Unix command to search file1 id in another file2 and write result to a file3-CodePudding

I have to read ids from one file and search it in second xml file, if found write that entire line to third file. file1 is 111 MB, file2 is 40 GB

File1.xml

id1
id2
id5

File2.xml

<employees>
<employee><id>id1</id><name>test1</name></employee>
<employee><id>id2</id><name>test2</name></employee>
<employee><id>id3</id><name>test3</name></employee>
<employee><id>id4</id><name>test4</name></employee>
<employee><id>id5</id><name>test5</name></employee>
<employee><id>id6</id><name>test6</name></employee>
</employees>

File3.xml : result

<employee><id>id1</id><name>test1</name></employee>
<employee><id>id2</id><name>test2</name></employee>
<employee><id>id5</id><name>test5</name></employee>

i tried it with grep

grep -i -f file1.xml file2.xml >> file3.xml

but its giving memory exhausted error.

Another way i tried it with loop and awk command.

#while read -r id;do
#awk  -v pat="$id" '$0~pat' file2.xml  >> file3.xml
#done < file1.xml

its also taking too much time. What could be the best optimal solution for this.

CodePudding user response：

With your shown samples, please try following awk code. Written and tested in GNU awk.

awk -v FPAT='<id>[^<]*</id>' '
FNR==NR{
  arr["<id>"$0"</id>"]
  next
}
($1 in arr)
' file1.xml file2.xml

Explanation: Adding detailed explanation for above.

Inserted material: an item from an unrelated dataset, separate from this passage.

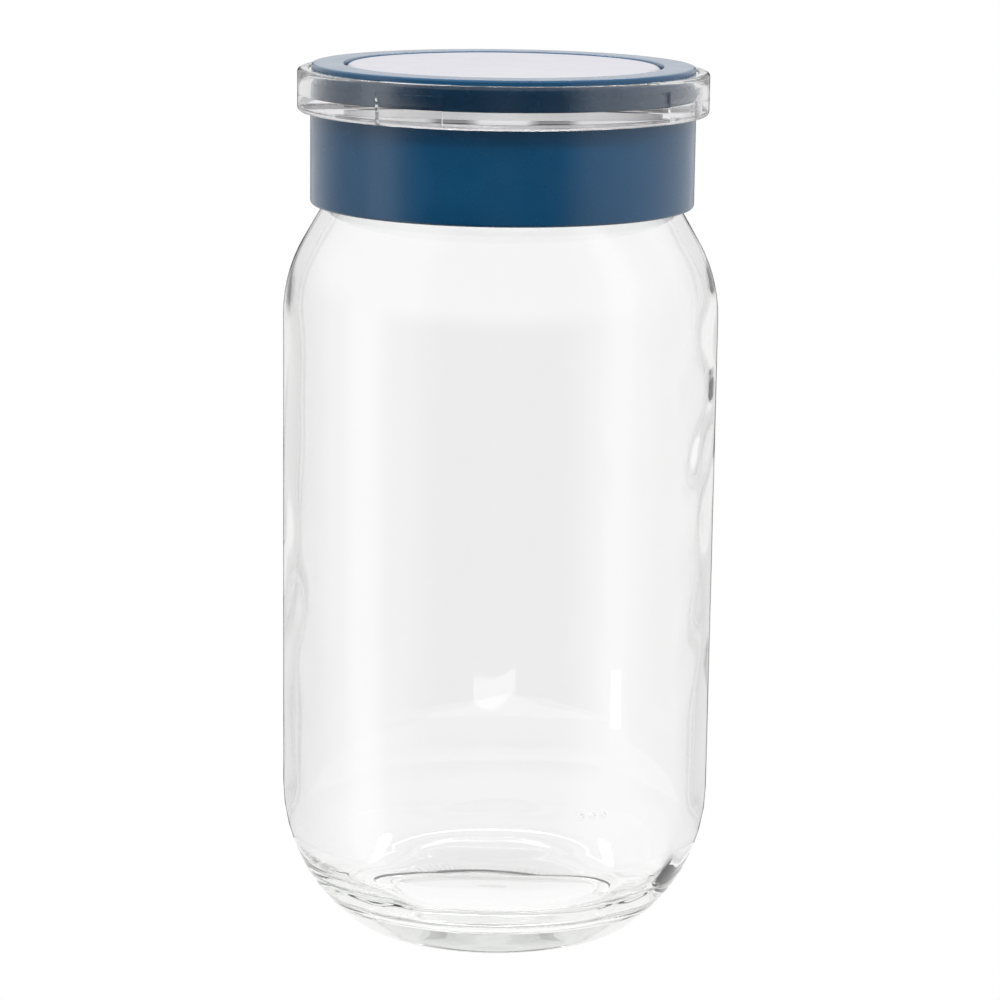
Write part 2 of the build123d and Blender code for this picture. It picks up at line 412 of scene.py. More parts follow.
def grain(tree: bpy.types.NodeTree, size_mm: float, detail: float) -> bpy.types.NodeSocket:
    """Noise on the piece's own coordinates whose lumps are about size_mm across.

    Args:
        tree: The node tree.
        size_mm: Size of one lump in millimetres.
        detail: Octaves of finer noise.

    Returns:
        The noise's factor socket.
    """
    place = add_node(tree, "ShaderNodeTexCoord")
    noise = add_node(
        tree,
        "ShaderNodeTexNoise",
        {"Scale": 1 / (size_mm * MM), "Detail": detail},
        {"Vector": place.outputs["Object"]},
    )
    return noise.outputs["Fac"]


def spread(tree: bpy.types.NodeTree, source: bpy.types.NodeSocket, low: float,
           high: float) -> bpy.types.NodeSocket:
    """Noise, which stays mostly between 0.3 and 0.7, mapped to a range of values.

    Args:
        tree: The node tree.
        source: The noise's factor.
        low: Value at 0.3 and below.
        high: Value at 0.7 and above.

    Returns:
        The mapped socket.
    """
    ramp = add_node(
        tree,
        "ShaderNodeMapRange",
        {"From Min": 0.3, "From Max": 0.7, "To Min": low, "To Max": high},
        {"Value": source},
    )
    return ramp.outputs["Result"]


def raised(tree: bpy.types.NodeTree, height: bpy.types.NodeSocket,
           depth_mm: float) -> bpy.types.NodeSocket:
    """Surface normal with relief of a given depth.

    Args:
        tree: The node tree.
        height: Relief from 0 to 1.
        depth_mm: Real depth of the relief in millimetres.

    Returns:
        The normal socket.
    """
    bump = add_node(
        tree,
        "ShaderNodeBump",
        {"Distance": depth_mm * MM, "Strength": 1},
        {"Height": height},
    )
    return bump.outputs["Normal"]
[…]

awk -v FPAT='<id>[^<]*</id>' '   ##Starting awk program and setting FPAT to <id>[^<]*<\\/id>
FNR==NR{                         ##Checking condition which will be TRUE when file1.xml is being read.
  arr["<id>"$0"</id>"]           ##Creating an array arr which has index of <id> $0 </id> here.
  next                           ##next will skip all further statements from here.
}
($1 in arr)                      ##Checking condition if $1 is present in arr then print that line.
' file1.xml file2.xml            ##Mentioning Input_file names here.

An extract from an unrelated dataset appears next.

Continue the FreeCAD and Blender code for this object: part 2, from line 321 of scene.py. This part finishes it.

CodePudding user response：

This should work in any awk version:

awk 'FNR == NR {
   seen["<id>" $1 "</id>"]
   next
}
match($0, /<id>[^<]*<\/id>/) && substr($0, RSTART, RLENGTH) in seen
' file1 file2

<employee><id>id1</id><name>test1</name></employee>
<employee><id>id2</id><name>test2</name></employee>
<employee><id>id5</id><name>test5</name></employee>